Probably a slightly misleading title, but a good way to get attention.
We all know that white rot is a major fungal disease of the onion family, and most of us on NHA have first-hand experience of infected crops.
I’ve been on and off the site since 1985; my most recent spell here started in 2007 on the ominously numbered plot 13. It’s at the bottom east end of the site and the soil is heavy loam with clay in parts. Up till recently the plots in that area suffered from shade cast by very large conifers in the adjoining gardens.
Despite the unpromising site I successfully grew banana shallots on the plot for several years, always at the top with the lightest soil and most sunshine. The crop was good and stored well. After about three years odd bulbs got white rot, and eventually the incidence was so high that I gave up growing any alliums other than leeks, which were unaffected.
About ten years ago I moved up the bank to plot 21, which is very steep and terraced. The soil there is on a cline, changing from very sandy at the top, to medium loam at the bottom. I was assured that there was no white rot on that plot. I quickly discovered that there was white rot and in thin soil it even affected some leeks. Shallots and onions had 95-100% failure rate due to white rot. I was able to harvest the bulbs but this involved skinning and storage in the freezer. Given the cost of banana shallots this was worthwhile. I don’t regard growing onions in white rot ground as worth it given their bulk and low cost.
Around that time, I spoke to Jim Duffy, our resident record keeper and master experimenter. He mentioned the use of garlic powder as a possible ‘cure’ for white rot. Information online suggested a regime of digging in a thorough dose of garlic powder each autumn, followed by a top dressing of compost to the bed. In the spring the bed was limed.
I did this and decided to grow banana shallots from seed the following spring. These were sown 2 to a pot in modules in the greenhouse in early March, grown on and planted out on my plot when the leaves were about six inches high. Growth after planting out was good and by July I had fine bulbs, significantly bigger than Sainsburys stock. Harvest produced 90% unaffected bulbs which stored dry. The balance of affected bulbs was frozen. The next year produced a similar result and I thought I’d cracked it. This was a mistake.
In 2019, a year of decent sunshine, but more rain, I followed the same procedure and every bulb of the 120 that I harvested was affected. I reverted to freezing, which ate freezer space.

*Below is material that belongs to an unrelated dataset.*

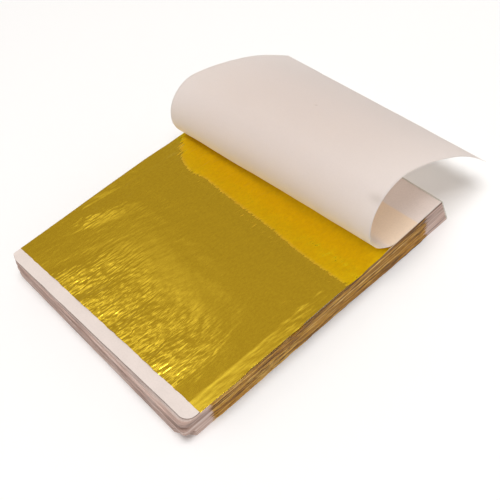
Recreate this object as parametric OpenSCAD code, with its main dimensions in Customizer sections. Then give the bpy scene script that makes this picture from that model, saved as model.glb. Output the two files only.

This year I decided to have one last throw of the dice. I composted a bed in my twenty-foot polytunnel and direct sowed the seeds, reasoning that control of watering might be key. I didn’t apply garlic powder. I hoed a shallow drill between each row and watered into that once the seedlings were established.
By early July the bulbs were pleasingly large as usual, apart from the ones at the very front of the bed where drainage was sharpest.
I stopped watering for about three weeks and lifted the whole crop with a fork, laying the bulbs to dry on mesh frames in the tunnel. There appears to be NO white rot on any bulb. The accompanying picture shows over 130 bulbs, grown in a bed of about 30 square feet.
I can’t account for the success of this crop in any other way than by control of water. The tunnel has the same soil as outside, and has been added to by liberal application of home-made compost which must have plenty of infection in it.
Maybe worth a try if you have a tunnel, can spare the space and do lots of cooking with expensive French style shallots. The seed retails at about £2 for 200 and the strain was Zebrune.